Want Something? Just Ask: The Power of Prayer
This is a post I’ve been wanting to write for over a month, but it deals with some big concepts and I wanted to let it roll around the back of my brain until it was ready to come out. And Erev Rosh Hashana, the night beginning the Jewish New year, is the perfect time to do it.
As a teenager and young adult, I was very skeptical about God in general, and about prayer in particular. Over time, and especially the last few years, I’ve made more space for God in my life. Not the beaded and fierce old man of my childhood, but a spiritual force, a higher power.

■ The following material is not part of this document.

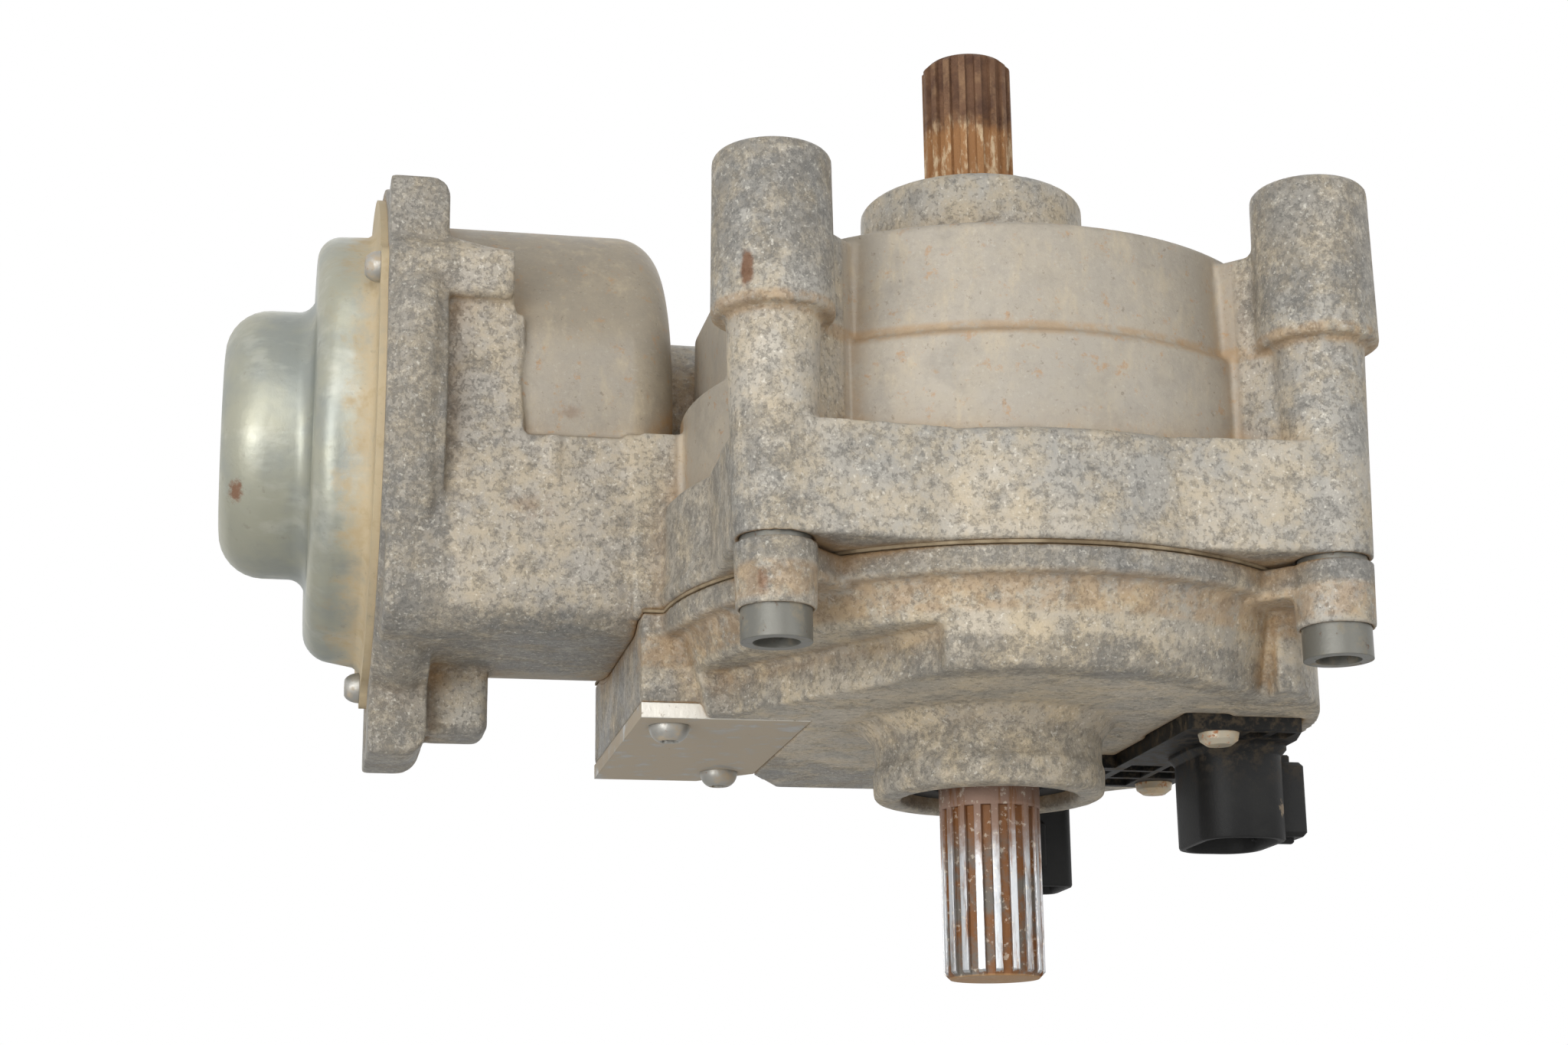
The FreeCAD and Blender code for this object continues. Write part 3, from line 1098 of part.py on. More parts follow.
keep("board_screws", group("board_screw_set", [
    turned("board_screw_" + name, [
        (0, S.board_z - 6.0), (1.5, S.board_z - 6.0), (1.5, board_top), (2.8, board_top),
        (2.8, board_top + 1.8), (0, board_top + 1.8)], (*board_spot(angle), 0))
    for name, angle in BOARD_POSTS.items()]))


# Connector base and its two sockets

base_low = module_top - S.module_t
rim_low = S.module_rim_z


def oblong(x, y, width, length, corner, inset=0.0):
    """Plan of a rectangle with rounded corners about a centre, set in by a thickness."""
    half_w = width / 2 - inset
    half_l = length / 2 - inset
    corner = corner - inset * 0.7
    points = []
    for sx, sy, start in ((1, 1, 0), (-1, 1, 90), (-1, -1, 180), (1, -1, 270)):
        points += bend(x + sx * (half_w - corner), y + sy * (half_l - corner), corner,
                       start, start + 90, 3)
    return points


POWER_PLAN = (S.power_x, S.power_y, S.power_w, S.power_l, 7.0)
SIGNAL_PLAN = (S.signal_x, S.signal_y, S.signal_w, S.signal_l, 3.0)


FOOT_RIM = 1.2


def foot_plan(plan):
    """Plan of a socket's foot, which is a little wider than its shroud."""
    x, y, width, length, corner = plan
    return oblong(x, y, width + FOOT_RIM, length + FOOT_RIM, corner + FOOT_RIM / 2)


def socket(node_name, plan, tip_z, latch):
    """Open shroud hanging from the connector base, with a latch on its outside."""
    shell = padded(node_name + "_shell", oblong(*plan), tip_z, base_low - tip_z)
    foot = padded(node_name + "_foot", foot_plan(plan), rim_low - 1.5, base_low - rim_low + 1.5)
    room = padded(node_name + "_room", oblong(*plan, S.shroud_t), tip_z - 1.0,
                  base_low - tip_z + 1.0)
    keep(node_name, cut(node_name + "_cut", fuse(node_name + "_solid", [shell, foot, latch]),
                        [room]))


power_side = S.power_x + S.power_w / 2
power_latch = box("power_latch", (power_side - 1.0, S.power_y - 5.0, S.power_tip_z + 1.5),
                  (power_side + 6.0, S.power_y + 3.0, S.power_tip_z + 17.0))
signal_side = S.signal_y - S.signal_l / 2
signal_latch = box("signal_latch", (S.signal_x - 3.0, signal_side - 2.2, S.signal_tip_z + 3.0),
                   (S.signal_x + 3.0, signal_side + 1.0, S.signal_tip_z + 14.0))
socket("power_socket", POWER_PLAN, S.power_tip_z, power_latch)
socket("signal_socket", SIGNAL_PLAN, S.signal_tip_z, signal_latch)

power_blades = [box(f"power_blade_{i}", (S.power_x - 4.0, S.power_y + y - 2.5,
                                         S.power_tip_z + 6.0),
                    (S.power_x - 3.0, S.power_y + y + 2.5, S.board_z))
                for i, y in enumerate((-3.5, 3.5))]
signal_pins = [box(f"signal_pin_{i}_{j}", (S.signal_x + x - 0.5, S.signal_y + y - 0.5,
                                           S.signal_tip_z + 6.0),
                   (S.signal_x + x + 0.5, S.signal_y + y + 0.5, S.board_z))
               for i, x in enumerate((-4.5, -1.5, 1.5, 4.5)) for j, y in enumerate((-1.5, 1.5))]
keep("power_terminals", group("power_terminal_set", power_blades))
keep("signal_terminals", group("signal_terminal_set", signal_pins))

POCKETS = [(49.0, -17.0, 53.0, -11.0), (54.5, -17.0, 58.5, -11.0), (38.0, 23.0, 45.0, 29.0),
           (46.5, 23.0, 53.5, 29.0), (38.0, 30.5, 45.0, 38.0), (46.5, 30.5, 53.5, 38.0),
           (38.0, 39.5, 45.0, 48.0), (30.0, 30.5, 36.0, 38.0), (30.0, 39.5, 36.0, 48.0)]
base_plan = padded("base_block", module_plan(), rim_low, module_top - rim_low)
base_cuts = [box(f"base_pocket_{i}", (x0, y0, rim_low - 1.0), (x1, y1, base_low))
             for i, (x0, y0, x1, y1) in enumerate(POCKETS)]
base_cuts += [padded(name + "_seat", foot_plan(plan), rim_low - 1.0, base_low - rim_low + 1.0)
              for name, plan in (("power", POWER_PLAN), ("signal", SIGNAL_PLAN))]
base_cuts += [cylinder("base_screw_hole_" + name, shank_r, 12.0, (x, y, rim_low - 1.0))
              for name, (x, y) in MODULE_SCREWS.items()]
keep("connector_base", cut("connector_base_cut", base_plan,
                           base_cuts + power_blades + signal_pins))
keep("module_screws", group("module_screw_set", [
    screw("module_screw_" + name, S.screw_head_d / 2, 2.4, shank_r, 10.0, (x, y, rim_low))
    for name, (x, y) in MODULE_SCREWS.items()]))


# Write each piece

doc.recompute()
problems = []
for obj in doc.Objects:
    if "Invalid" in obj.State or "Error" in obj.State:
        problems.append(f"{obj.Name}: {obj.State}")
for name, obj in nodes.items():
    if obj.Shape.isNull() or not obj.Shape.isValid() or not obj.Shape.Solids:
        problems.append(f"{name}: shape is empty or not valid")
if problems:
    raise SystemExit("\n".join(problems))
os.makedirs("parts", exist_ok=True)
for name, obj in nodes.items():
    obj.Shape.exportStep(f"parts/{name}.step")
    print(name, len(obj.Shape.Solids), round(obj.Shape.Volume, 1))
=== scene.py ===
"""Looks of an electric power steering unit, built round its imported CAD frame.

Everything is in metres in the frame of the CAD: the origin is the centre of the lower shaft's end
face, Z runs up the shaft, X points away from the motor and Y points to the rear. Sizes below are
written in millimetres and turned into metres where a mesh is made.
"""

import logging
import math
from collections.abc import Callable
from dataclasses import dataclass
from enum import Enum
from typing import NamedTuple

import bmesh
import bpy
import numpy as np
from mathutils import Matrix, Vector


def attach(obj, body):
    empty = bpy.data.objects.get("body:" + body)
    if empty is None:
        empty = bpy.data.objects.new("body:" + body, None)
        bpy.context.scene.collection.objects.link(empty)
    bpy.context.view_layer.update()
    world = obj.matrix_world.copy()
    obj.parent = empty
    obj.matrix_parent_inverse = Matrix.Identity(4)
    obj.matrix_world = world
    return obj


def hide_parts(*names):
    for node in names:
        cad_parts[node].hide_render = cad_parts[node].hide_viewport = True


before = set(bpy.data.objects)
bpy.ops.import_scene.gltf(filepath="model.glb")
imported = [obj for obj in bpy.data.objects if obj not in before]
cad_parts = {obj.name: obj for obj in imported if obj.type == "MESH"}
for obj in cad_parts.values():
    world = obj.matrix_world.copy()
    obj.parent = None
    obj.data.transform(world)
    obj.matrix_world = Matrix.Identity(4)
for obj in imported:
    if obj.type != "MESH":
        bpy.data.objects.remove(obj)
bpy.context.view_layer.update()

MM = 0.001
WORM_Y = 50.0
WORM_Z = 117.0
EAR_PITCH_R = 52.5
EAR_ANGLES = (28.0, 152.0, 270.0)
log = logging.getLogger("steering_unit")


# Shader expressions

def joining(operation: str, reflected: bool = False) -> Callable[["Value", "Number"], "Value"]:
    """Operator of Value that adds a Math node.

    Args:
        operation: Name of the Math node's operation.
        reflected: Whether the value comes second.

    Returns:
        The method.
    """
    def method(self: "Value", other: "Number") -> "Value":
        """Join two values with a Math node."""
        first, second = (other, self) if reflected else (self, other)
        return self.graph.node("ShaderNodeMath", {"operation": operation}, {0: first, 1: second})

    return method


class Value:
    """A shader socket that can be used in Python arithmetic.

    Every operator adds one Math node to the graph that the socket belongs to.
    """

    def __init__(self, graph: "ShaderGraph", socket: bpy.types.NodeSocket) -> None:
        """Wrap a socket.

        Args:
            graph: The graph that the socket's node is in.
            socket: The output socket.
        """
        self.graph = graph
        self.socket = socket

    __add__ = joining("ADD")
    __radd__ = joining("ADD", True)
    __sub__ = joining("SUBTRACT")
    __rsub__ = joining("SUBTRACT", True)
    __mul__ = joining("MULTIPLY")
    __truediv__ = joining("DIVIDE")
    __pow__ = joining("POWER")
    largest = joining("MAXIMUM")

    def size(self) -> "Value":
        """The value without its sign."""
        return self.graph.node("ShaderNodeMath", {"operation": "ABSOLUTE"}, {0: self})


Number = Value | float
Triple = tuple[float, float, float]
Colour = Triple


class Place(NamedTuple):
    """The shaded point in millimetres.

    Attributes:
        x: X of the point.
        y: Y of the point.
        z: Z of the point.
    """

    x: Value
    y: Value
    z: Value

    def from_shaft(self) -> Value:
        """Distance from the steering shaft's axis."""
        return (self.x * self.x + self.y * self.y) ** 0.5

    def from_worm(self) -> Value:
        """Distance from the worm's axis."""
        return ((self.y - WORM_Y) ** 2.0 + (self.z - WORM_Z) ** 2.0) ** 0.5

    def away(self, middle: Triple, stretch: Triple = (1, 1, 1)) -> Value:
        """Distance from a point, with each axis divided by its stretch."""
        dx, dy, dz = ((axis - at) / far for axis, at, far in zip(self, middle, stretch))
        return (dx * dx + dy * dy + dz * dz) ** 0.5


def srgb(red: int, green: int, blue: int) -> Colour:
    """Linear colour of a screen colour given as three bytes.

    Args:
        red: Red byte.
        green: Green byte.
        blue: Blue byte.

    Returns:
        The colour in linear light.
    """
    def linear(byte: int) -> float:
        """One channel in linear light."""
        share = byte / 255.0
        return share / 12.92 if share <= 0.04045 else ((share + 0.055) / 1.055) ** 2.4

    return linear(red), linear(green), linear(blue)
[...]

And in the last year or so, I’ve begun actively communicating with that higher power, asking for advice–usually about little things.
On July 30, I was bicycling the hilly state highway I live on, coming back from the post office in South Hadley, Massachusetts. I was just coming out of one of the downhills, going at a good clip, when I got caught in a pothole I hadn’t even seen. I remember hitting the pothole, and the next thing I can remember is lying on the ground, unable to get up, bleeding from 19 different places, and in acute pain.
Somehow, I managed to flag down the next car. The driver, and another car coming the other way (Peter Edge of South Hadley, and thank you so much), helped me to sit on the guardrail and called my wife to come get me. My wife took me to see our regular doctor, who prescribed some Percoset and a sling and told me to get seen by an orthopedist.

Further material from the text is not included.